--- Begin ---

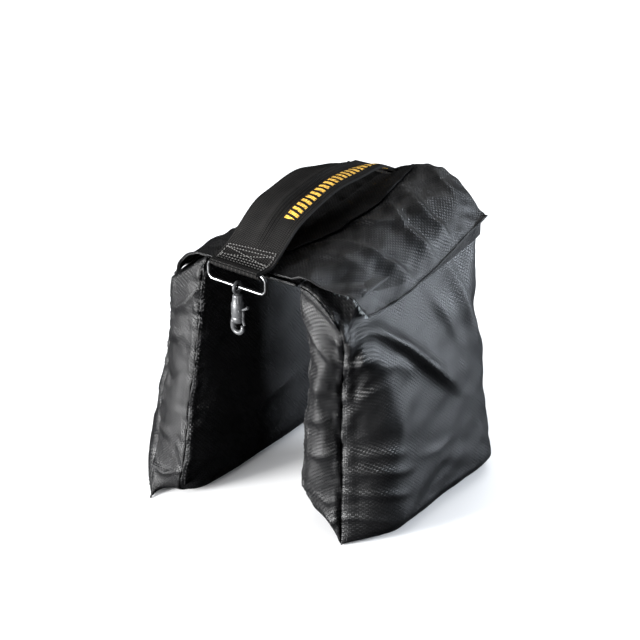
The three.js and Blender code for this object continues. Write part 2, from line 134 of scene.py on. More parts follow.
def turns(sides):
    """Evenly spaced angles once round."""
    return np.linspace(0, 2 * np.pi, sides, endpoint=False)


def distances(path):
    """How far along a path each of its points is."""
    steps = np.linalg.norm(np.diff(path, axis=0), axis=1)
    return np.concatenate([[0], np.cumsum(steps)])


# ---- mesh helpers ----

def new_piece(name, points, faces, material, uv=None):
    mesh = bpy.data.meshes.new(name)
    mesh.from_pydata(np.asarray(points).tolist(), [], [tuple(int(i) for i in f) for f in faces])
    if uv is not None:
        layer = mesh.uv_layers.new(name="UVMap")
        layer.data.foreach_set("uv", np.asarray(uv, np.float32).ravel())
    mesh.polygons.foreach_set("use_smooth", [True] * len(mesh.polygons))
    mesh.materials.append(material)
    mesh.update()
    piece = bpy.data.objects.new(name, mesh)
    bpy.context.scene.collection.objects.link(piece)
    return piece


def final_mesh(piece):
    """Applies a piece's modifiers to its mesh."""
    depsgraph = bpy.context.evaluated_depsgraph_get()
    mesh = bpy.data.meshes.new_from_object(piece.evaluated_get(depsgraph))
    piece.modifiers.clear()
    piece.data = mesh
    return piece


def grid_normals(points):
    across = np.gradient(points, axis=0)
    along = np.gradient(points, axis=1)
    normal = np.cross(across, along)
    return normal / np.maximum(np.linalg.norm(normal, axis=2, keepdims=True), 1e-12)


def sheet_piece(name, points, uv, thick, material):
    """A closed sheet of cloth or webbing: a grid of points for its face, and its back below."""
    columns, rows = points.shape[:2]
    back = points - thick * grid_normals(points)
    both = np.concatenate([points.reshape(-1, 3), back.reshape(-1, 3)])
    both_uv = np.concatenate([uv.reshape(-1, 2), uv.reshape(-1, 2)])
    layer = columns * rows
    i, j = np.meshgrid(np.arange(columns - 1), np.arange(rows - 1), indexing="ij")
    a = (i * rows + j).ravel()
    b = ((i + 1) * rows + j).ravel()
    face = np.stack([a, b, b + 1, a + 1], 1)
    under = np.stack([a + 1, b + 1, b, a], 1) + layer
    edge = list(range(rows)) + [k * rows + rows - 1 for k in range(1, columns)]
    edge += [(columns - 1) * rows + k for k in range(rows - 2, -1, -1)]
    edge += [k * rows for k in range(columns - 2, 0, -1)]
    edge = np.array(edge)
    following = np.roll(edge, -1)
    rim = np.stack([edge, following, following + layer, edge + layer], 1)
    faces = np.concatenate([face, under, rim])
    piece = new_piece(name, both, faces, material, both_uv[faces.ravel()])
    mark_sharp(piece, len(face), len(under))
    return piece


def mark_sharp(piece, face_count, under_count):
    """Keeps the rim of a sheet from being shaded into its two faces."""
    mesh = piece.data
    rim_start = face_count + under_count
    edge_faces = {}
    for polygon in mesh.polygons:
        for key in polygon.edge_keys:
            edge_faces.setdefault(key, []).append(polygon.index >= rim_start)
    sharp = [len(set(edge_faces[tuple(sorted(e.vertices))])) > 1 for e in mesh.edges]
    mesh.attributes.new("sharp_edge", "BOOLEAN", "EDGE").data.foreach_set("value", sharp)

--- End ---

#### Exercise instructions:
Return all of the data exactly as it reads.

#### Correct result:
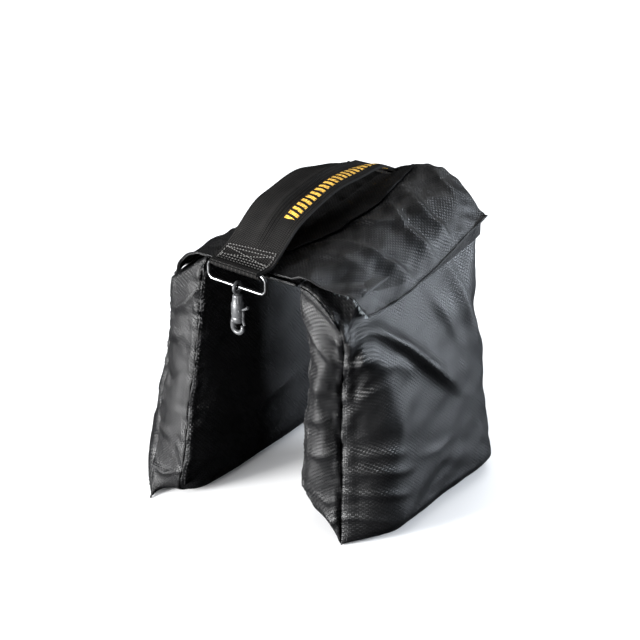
The three.js and Blender code for this object continues. Write part 2, from line 134 of scene.py on. More parts follow.
def turns(sides):
    """Evenly spaced angles once round."""
    return np.linspace(0, 2 * np.pi, sides, endpoint=False)


def distances(path):
    """How far along a path each of its points is."""
    steps = np.linalg.norm(np.diff(path, axis=0), axis=1)
    return np.concatenate([[0], np.cumsum(steps)])


# ---- mesh helpers ----

def new_piece(name, points, faces, material, uv=None):
    mesh = bpy.data.meshes.new(name)
    mesh.from_pydata(np.asarray(points).tolist(), [], [tuple(int(i) for i in f) for f in faces])
    if uv is not None:
        layer = mesh.uv_layers.new(name="UVMap")
        layer.data.foreach_set("uv", np.asarray(uv, np.float32).ravel())
    mesh.polygons.foreach_set("use_smooth", [True] * len(mesh.polygons))
    mesh.materials.append(material)
    mesh.update()
    piece = bpy.data.objects.new(name, mesh)
    bpy.context.scene.collection.objects.link(piece)
    return piece


def final_mesh(piece):
    """Applies a piece's modifiers to its mesh."""
    depsgraph = bpy.context.evaluated_depsgraph_get()
    mesh = bpy.data.meshes.new_from_object(piece.evaluated_get(depsgraph))
    piece.modifiers.clear()
    piece.data = mesh
    return piece


def grid_normals(points):
    across = np.gradient(points, axis=0)
    along = np.gradient(points, axis=1)
    normal = np.cross(across, along)
    return normal / np.maximum(np.linalg.norm(normal, axis=2, keepdims=True), 1e-12)


def sheet_piece(name, points, uv, thick, material):
    """A closed sheet of cloth or webbing: a grid of points for its face, and its back below."""
    columns, rows = points.shape[:2]
    back = points - thick * grid_normals(points)
    both = np.concatenate([points.reshape(-1, 3), back.reshape(-1, 3)])
    both_uv = np.concatenate([uv.reshape(-1, 2), uv.reshape(-1, 2)])
    layer = columns * rows
    i, j = np.meshgrid(np.arange(columns - 1), np.arange(rows - 1), indexing="ij")
    a = (i * rows + j).ravel()
    b = ((i + 1) * rows + j).ravel()
    face = np.stack([a, b, b + 1, a + 1], 1)
    under = np.stack([a + 1, b + 1, b, a], 1) + layer
    edge = list(range(rows)) + [k * rows + rows - 1 for k in range(1, columns)]
    edge += [(columns - 1) * rows + k for k in range(rows - 2, -1, -1)]
    edge += [k * rows for k in range(columns - 2, 0, -1)]
    edge = np.array(edge)
    following = np.roll(edge, -1)
    rim = np.stack([edge, following, following + layer, edge + layer], 1)
    faces = np.concatenate([face, under, rim])
    piece = new_piece(name, both, faces, material, both_uv[faces.ravel()])
    mark_sharp(piece, len(face), len(under))
    return piece


def mark_sharp(piece, face_count, under_count):
    """Keeps the rim of a sheet from being shaded into its two faces."""
    mesh = piece.data
    rim_start = face_count + under_count
    edge_faces = {}
    for polygon in mesh.polygons:
        for key in polygon.edge_keys:
            edge_faces.setdefault(key, []).append(polygon.index >= rim_start)
    sharp = [len(set(edge_faces[tuple(sorted(e.vertices))])) > 1 for e in mesh.edges]
    mesh.attributes.new("sharp_edge", "BOOLEAN", "EDGE").data.foreach_set("value", sharp)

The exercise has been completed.